## Task instructions
Search the material for the string "from" and copy each line where it occurs.

-- -- --

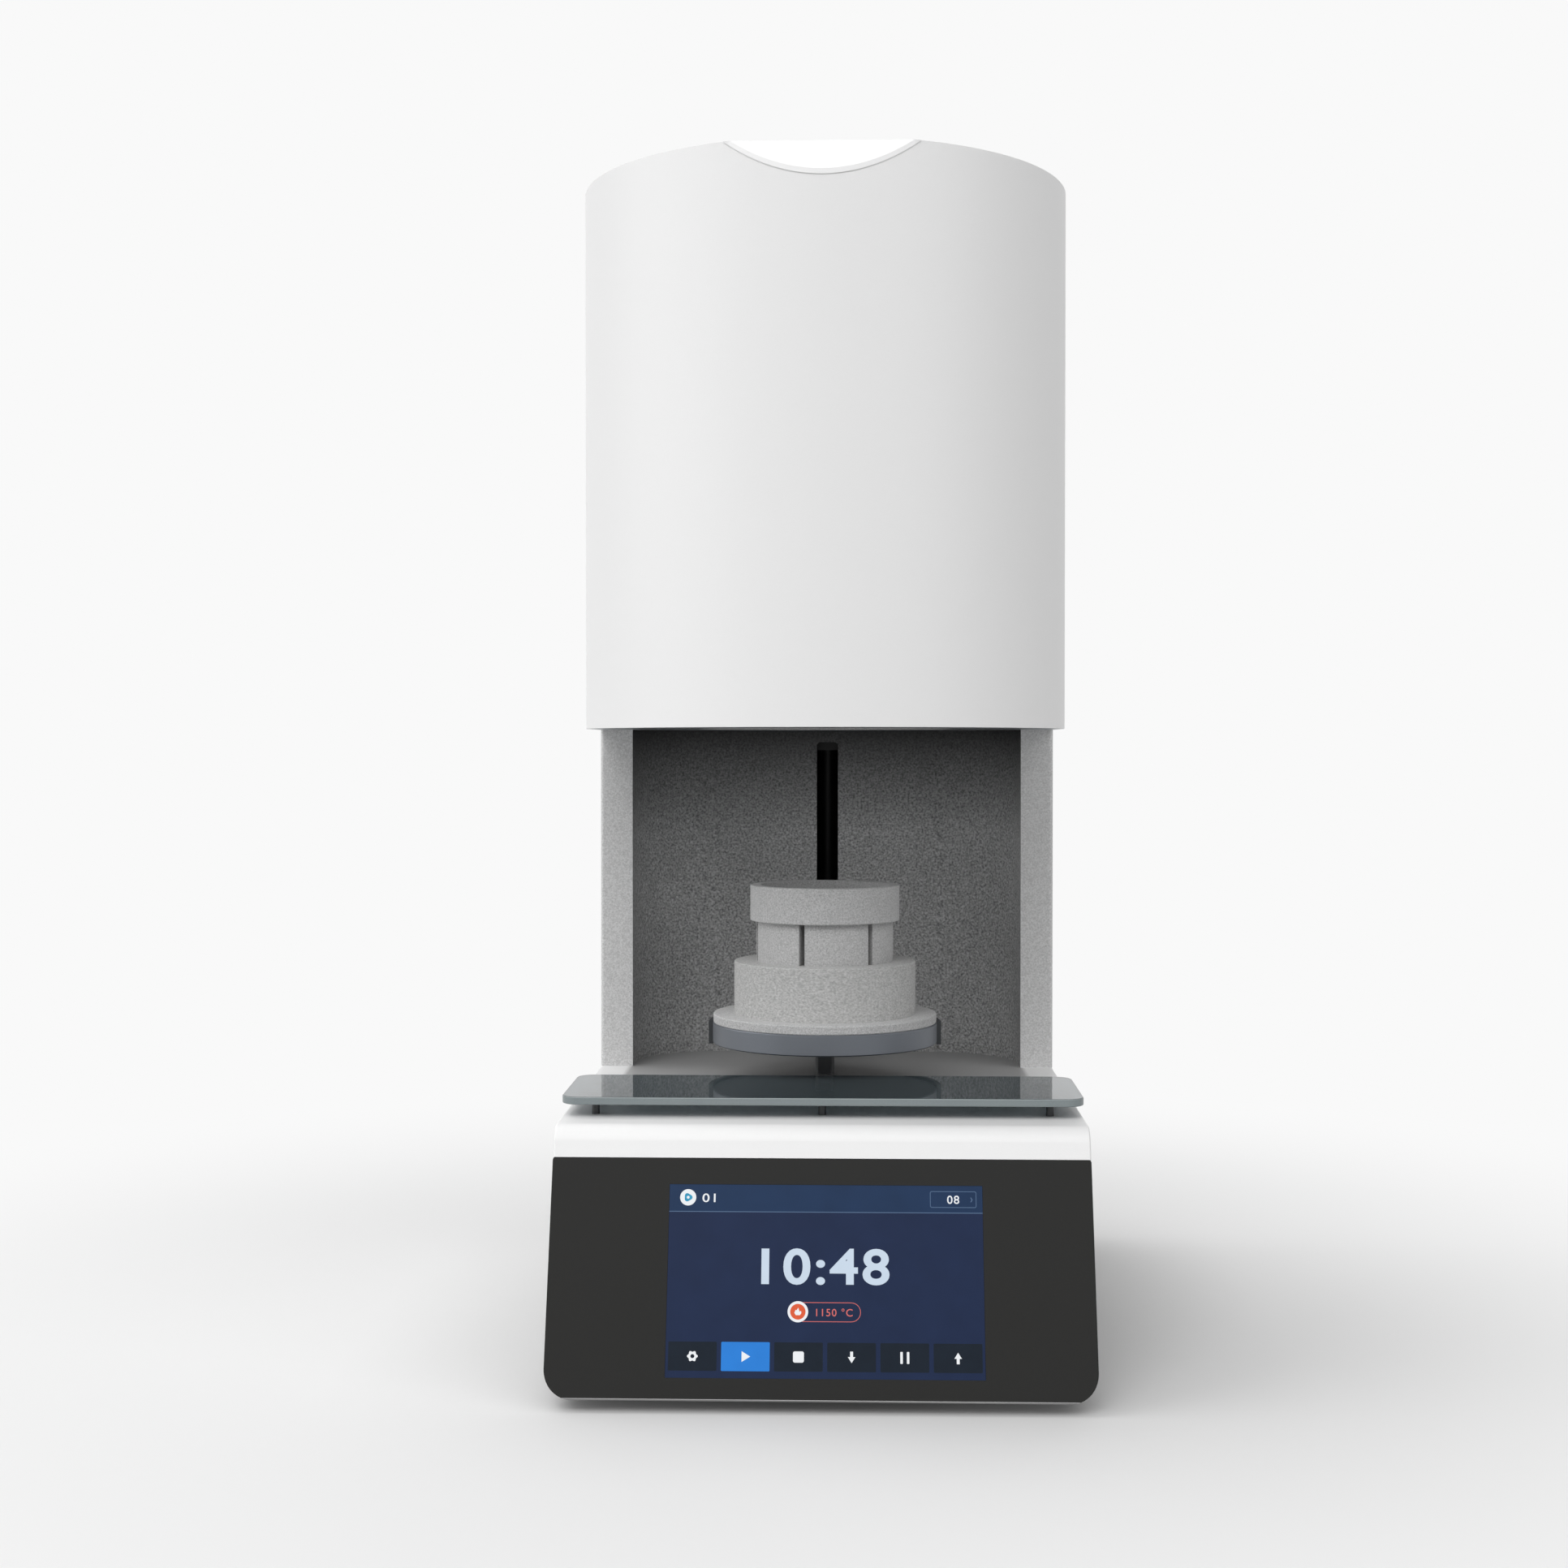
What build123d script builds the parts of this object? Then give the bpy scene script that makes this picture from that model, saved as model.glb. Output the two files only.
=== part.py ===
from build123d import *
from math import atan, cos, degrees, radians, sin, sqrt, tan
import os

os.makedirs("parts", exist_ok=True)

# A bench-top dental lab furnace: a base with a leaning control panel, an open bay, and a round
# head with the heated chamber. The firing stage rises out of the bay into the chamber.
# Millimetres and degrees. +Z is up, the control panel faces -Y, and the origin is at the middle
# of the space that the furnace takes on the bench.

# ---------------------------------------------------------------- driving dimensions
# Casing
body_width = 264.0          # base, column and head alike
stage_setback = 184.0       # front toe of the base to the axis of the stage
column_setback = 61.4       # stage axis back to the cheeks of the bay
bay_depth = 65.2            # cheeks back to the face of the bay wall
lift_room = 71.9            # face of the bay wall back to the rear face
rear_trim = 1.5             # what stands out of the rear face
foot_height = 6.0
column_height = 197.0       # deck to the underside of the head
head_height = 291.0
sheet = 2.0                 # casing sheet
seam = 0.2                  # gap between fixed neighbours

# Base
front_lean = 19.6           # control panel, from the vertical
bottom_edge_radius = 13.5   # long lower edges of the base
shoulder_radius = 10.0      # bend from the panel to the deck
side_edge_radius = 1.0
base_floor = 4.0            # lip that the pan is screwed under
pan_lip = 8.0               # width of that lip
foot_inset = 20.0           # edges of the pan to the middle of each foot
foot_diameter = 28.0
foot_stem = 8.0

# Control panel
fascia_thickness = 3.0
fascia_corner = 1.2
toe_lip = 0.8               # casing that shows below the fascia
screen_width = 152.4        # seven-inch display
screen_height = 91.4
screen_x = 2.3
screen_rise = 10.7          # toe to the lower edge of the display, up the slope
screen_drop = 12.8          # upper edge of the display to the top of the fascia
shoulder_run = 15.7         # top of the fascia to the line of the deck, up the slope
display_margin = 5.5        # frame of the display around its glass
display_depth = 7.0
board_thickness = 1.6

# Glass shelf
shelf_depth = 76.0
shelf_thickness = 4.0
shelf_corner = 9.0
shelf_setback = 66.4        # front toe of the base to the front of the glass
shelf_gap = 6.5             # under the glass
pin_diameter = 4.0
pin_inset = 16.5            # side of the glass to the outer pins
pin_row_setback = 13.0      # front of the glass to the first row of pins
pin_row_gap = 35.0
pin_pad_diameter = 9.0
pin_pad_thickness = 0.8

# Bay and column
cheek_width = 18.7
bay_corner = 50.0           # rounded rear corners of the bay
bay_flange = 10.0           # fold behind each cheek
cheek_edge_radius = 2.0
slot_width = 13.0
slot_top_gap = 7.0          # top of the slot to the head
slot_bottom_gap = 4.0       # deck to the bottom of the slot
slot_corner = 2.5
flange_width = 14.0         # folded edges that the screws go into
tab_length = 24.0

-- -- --

## Output of the task
What build123d script builds the parts of this object? Then give the bpy scene script that makes this picture from that model, saved as model.glb. Output the two files only.
from build123d import *
from math import atan, cos, degrees, radians, sin, sqrt, tan
front_lean = 19.6           # control panel, from the vertical
shoulder_radius = 10.0      # bend from the panel to the deck